Progress to a graphene based spin computer

Roland Kawakami’s lab is first to achieve “tunneling spin injection” into graphene

http://newsroom.ucr.edu/news_item.html?action=page&id=2456

Physicists at the University of California, Riverside have taken an important step forward in developing a “spin computer” by successfully achieving “tunneling spin injection” into graphene.

An electron can be polarized to have a directional orientation, called “spin.” This spin comes in two forms – electrons are said to be either “spin up” or “spin down” – and allows for more data storage than is possible with current electronics.

Spin computers, when developed, would utilize the electron’s spin state to store and process vast amounts of information while using less energy, generating less heat and performing much faster than conventional computers in use today.

Tunneling spin injection is a term used to describe conductivity through an insulator. Graphene, brought into the limelight by this year’s Nobel Prize in physics, is a single-atom-thick sheet of carbon atoms arrayed in a honeycomb pattern. Extremely strong and flexible, it is a good conductor of electricity and capable of resisting heat.

“Graphene has among the best spin transport characteristics of any material at room temperature,” explained Roland Kawakami, an associate professor of physics and astronomy, who led the research team, “which makes it a promising candidate for use in spin computers. But electrical spin injection from a ferromagnetic electrode into graphene is inefficient. An even greater concern is that the observed spin lifetimes are thousands of times shorter than expected theoretically. We would like longer spin lifetimes because the longer the lifetime, the more computational operations you can do.”

To address these problems, in the lab Kawakami and colleagues inserted a nanometer-thick insulating layer, known as a “tunnel barrier,” in between the ferromagnetic electrode and the graphene layer. They found that the spin injection efficiency increased dramatically.

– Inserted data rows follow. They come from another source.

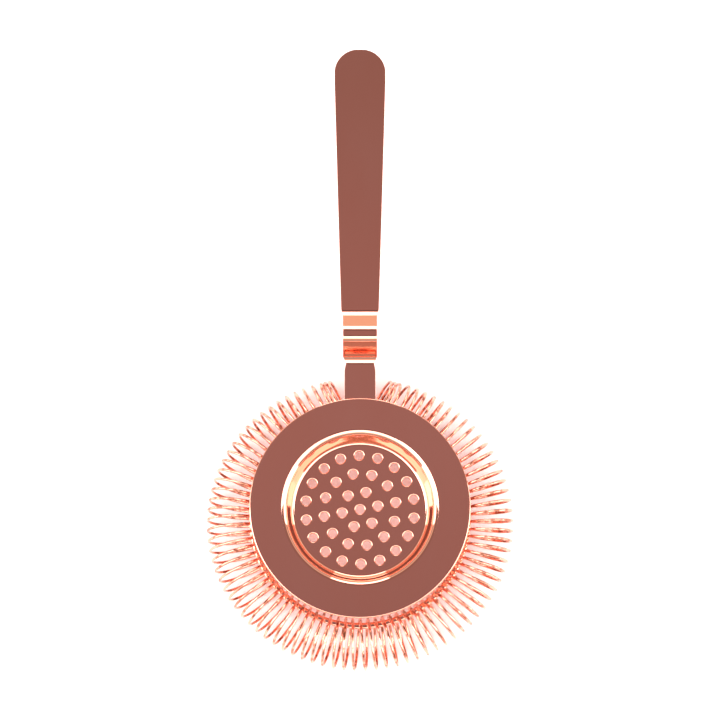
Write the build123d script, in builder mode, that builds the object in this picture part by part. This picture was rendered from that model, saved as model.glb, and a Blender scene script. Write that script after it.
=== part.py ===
"""Hawthorne strainer: a perforated plate with a handle and a coil spring threaded round a rail.

Frame: millimetres, +Z up (the side the barkeeper's finger presses), +Y along the handle.
The origin is on the axis of the plate, in the plane of the plate's underside.
"""
import os
from math import acos, cos, pi, radians, sin, sqrt

from build123d import *

# ---- driving dimensions --------------------------------------------------------------------------

# strainer plate
plate_radius = 37.5
plate_thickness = 1.2
plate_edge_round = 0.4
dish_top_radius = 25.2       # corner where the flat rim turns down into the dish
dish_floor_radius = 23.05    # corner where the wall meets the flat floor
dish_depth = 6.0
dish_bend_radius = 1.2       # inside radius of both dish bends

# perforations: one in the middle and three circles round it
hole_radius = 1.5
hole_edge_round = 0.35
hole_circle_step = 6.2
hole_start_angle = 11

# handle strip
strip_thickness = 1.4
strip_edge_round = 0.2
tongue_start = 30.8          # end of the tongue that laps under the plate
neck_end = 51.35             # corner where the neck turns up to the shelf
shelf_start = 57.0
shelf_end = 60.5
grip_start = 65.2
handle_tip = 157.5
shelf_height = 8.0           # middle of the sheet above the plate's underside
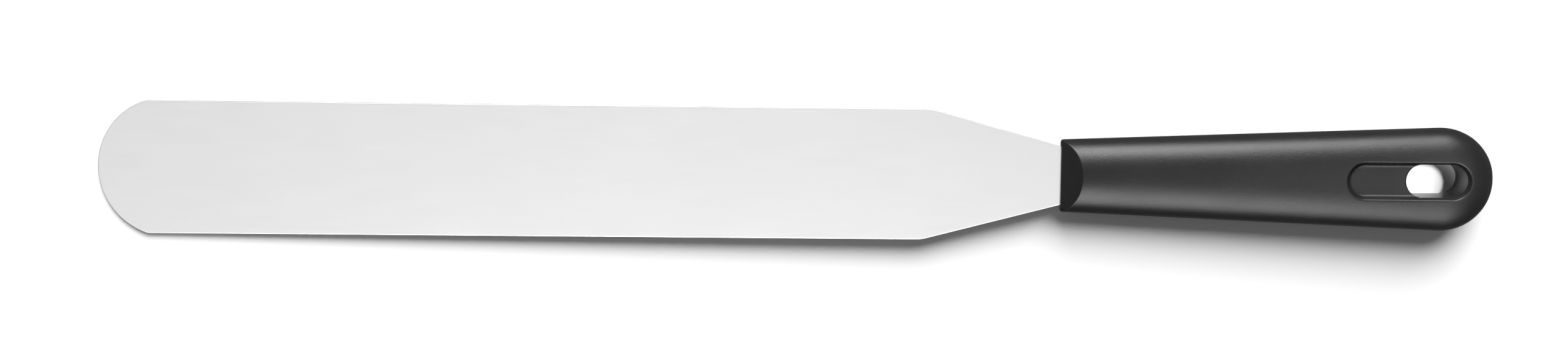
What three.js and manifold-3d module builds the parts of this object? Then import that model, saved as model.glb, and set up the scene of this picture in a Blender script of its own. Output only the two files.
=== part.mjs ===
// Straight icing spatula: a long flexible steel blade with a round tip, whose hidden tang is
// moulded into a black plastic handle with a hanging slot.
//
// Millimetres. +X runs from the blade's tip to the handle's butt, +Y across the blade and +Z up,
// square to the blade. The origin is under the middle of the object, level with the underside of
// the handle. Lengths inside the functions are measured from the tip of the blade, and heights
// from the middle of its thickness.

import * as THREE from 'three';
import { mergeVertices } from 'three/addons/utils/BufferGeometryUtils.js';
import Module from 'manifold-3d';

// Blade: the part of the steel that shows.
const BLADE_LENGTH = 300;
const BLADE_TIP_WIDTH = 41.5;
const BLADE_SHOULDER_WIDTH = 40.86;
const BLADE_THICKNESS = 1.2;
const TIP_RADIUS = 21.83;
const NECK_WIDTH = 18.3;

// Shoulders: where the straight edges turn in towards the handle. The two sides were ground to
// slightly different lengths and roundings.
const SHOULDERS = {
  left: { side: 1, length: 40.6, rounding: 2.6 },
  right: { side: -1, length: 43.1, rounding: 1.5 },
};

// Tang: the part of the steel inside the handle, left a little thicker than the ground blade.
const TANG_THICKNESS = 1.3;
const TANG_WIDTH = 12;
const TANG_LENGTH = 72;
const TANG_NECK_LENGTH = 11.7;
const TANG_HOLE_RADIUS = 3;
const TANG_HOLE_DISTANCES = [22, 40, 58];
const TANG_OVERLAP = 0.2;

// Handle: straight sides that widen towards a round butt, with an oval section.
const HANDLE_LENGTH = 134.4;
const HANDLE_FRONT_WIDTH = 22.7;
const BUTT_RADIUS = 16.1;
const HANDLE_FRONT_THICKNESS = 14;
const HANDLE_BUTT_THICKNESS = 16.5;
const SWELL_LENGTH = 90;
const SECTION_POWER_FRONT = 2;
const SECTION_POWER_BUTT = 2.4;

// Front of the handle: a blunt edge, and above and below it a flat slanted face.
const FRONT_EDGE_HEIGHT = 3.2;
const FRONT_FACE_LENGTH = 5.9;

// Hanging slot: it goes right through at the butt end of a shallow recess, one on each face.
// SLOT_END is the distance from the front of the handle to the end of the slot nearest the butt,
// where the recess ends too.
const SLOT_END = 125.7;
const SLOT_WIDTH = 11;
const SLOT_LENGTH = 19.8;
const RECESS_LENGTH = 37.9;
const RECESS_DEPTH = 2.5;

// Space kept between the steel and the plastic around it.
const FIT_GAP = 0.3;

// How finely round shapes are divided.
const ARC_SEGMENTS = 20;
const SECTION_POINTS = 48;
const SIDE_STATIONS = 14;
const BUTT_STATIONS = 12;

const TOTAL_LENGTH = BLADE_LENGTH + HANDLE_LENGTH;
const CUTTER_REACH = 2 * HANDLE_BUTT_THICKNESS;

const wasm = await Module();
wasm.setup();

// A closed mesh as a solid that can be joined to others and cut.
function solidFrom(geometry) {
  const bare = geometry.clone();
  bare.deleteAttribute('normal');
  bare.deleteAttribute('uv');
  const welded = mergeVertices(bare);
  return new wasm.Manifold(new wasm.Mesh({
    numProp: 3,
    vertProperties: new Float32Array(welded.attributes.position.array),
    triVerts: new Uint32Array(welded.index.array),
  }));
}

function geometryFrom(solid) {
  const mesh = solid.getMesh();
  const geometry = new THREE.BufferGeometry();
  geometry.setAttribute('position', new THREE.BufferAttribute(mesh.vertProperties, 3));
  geometry.setIndex(new THREE.BufferAttribute(mesh.triVerts, 1));
  geometry.computeVertexNormals();
  return geometry;
}

// A flat outline in the plane of the blade, made solid between two heights.
function plate(outline, bottom, top) {
  const geometry = new THREE.ExtrudeGeometry(outline, {
    depth: top - bottom,
    bevelEnabled: false,
    curveSegments: ARC_SEGMENTS,
  });
  geometry.translate(0, 0, bottom);
  return solidFrom(geometry);
}

// The point of a straight line from one point to another, at a distance back from its end.
function shortOf(from, to, distance) {
  const back = from.clone().sub(to).setLength(distance);
  return to.clone().add(back);
}

// One shoulder: the edge comes in along the blade, turns through a short curve and leaves
// towards the neck.
function shoulderPoints({ side, length, rounding }) {
  const tipCorner = new THREE.Vector2(0, side * BLADE_TIP_WIDTH / 2);
  const corner = new THREE.Vector2(BLADE_LENGTH - length, side * BLADE_SHOULDER_WIDTH / 2);
  const neck = new THREE.Vector2(BLADE_LENGTH, side * NECK_WIDTH / 2);
  return {
    corner,
    neck,
    bladeSide: shortOf(tipCorner, corner, rounding),
    neckSide: shortOf(neck, corner, rounding),
  };
}

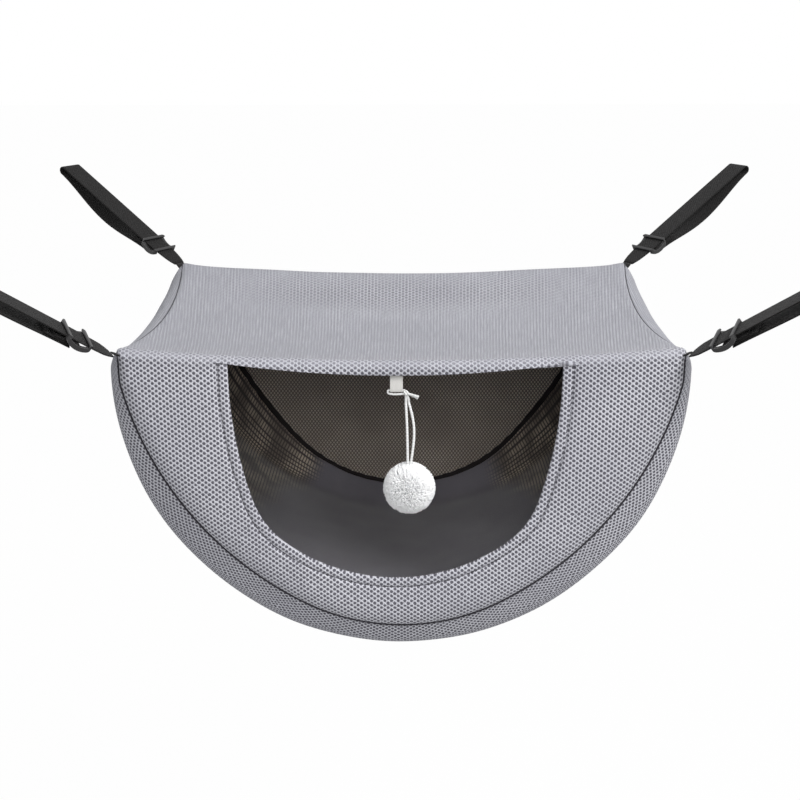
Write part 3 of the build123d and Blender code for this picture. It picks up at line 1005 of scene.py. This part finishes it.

“We found a 30-fold increase in the efficiency of how spins were being injected by quantum tunneling across the insulator and into graphene,” said Kawakami, who is also a member of UC Riverside’s Center for Nanoscale Science and Engineering. “Equally interesting is that the insulator was operating like a one-way valve, allowing electron flow in one direction – from the electrode to graphene – but not the other. The insulator helps to keep the injected spin inside the graphene, which is what leads to high spin injection efficiency. This counterintuitive result is the first demonstration of tunneling spin injection into graphene. We now have world record values for spin injection efficiency into graphene.”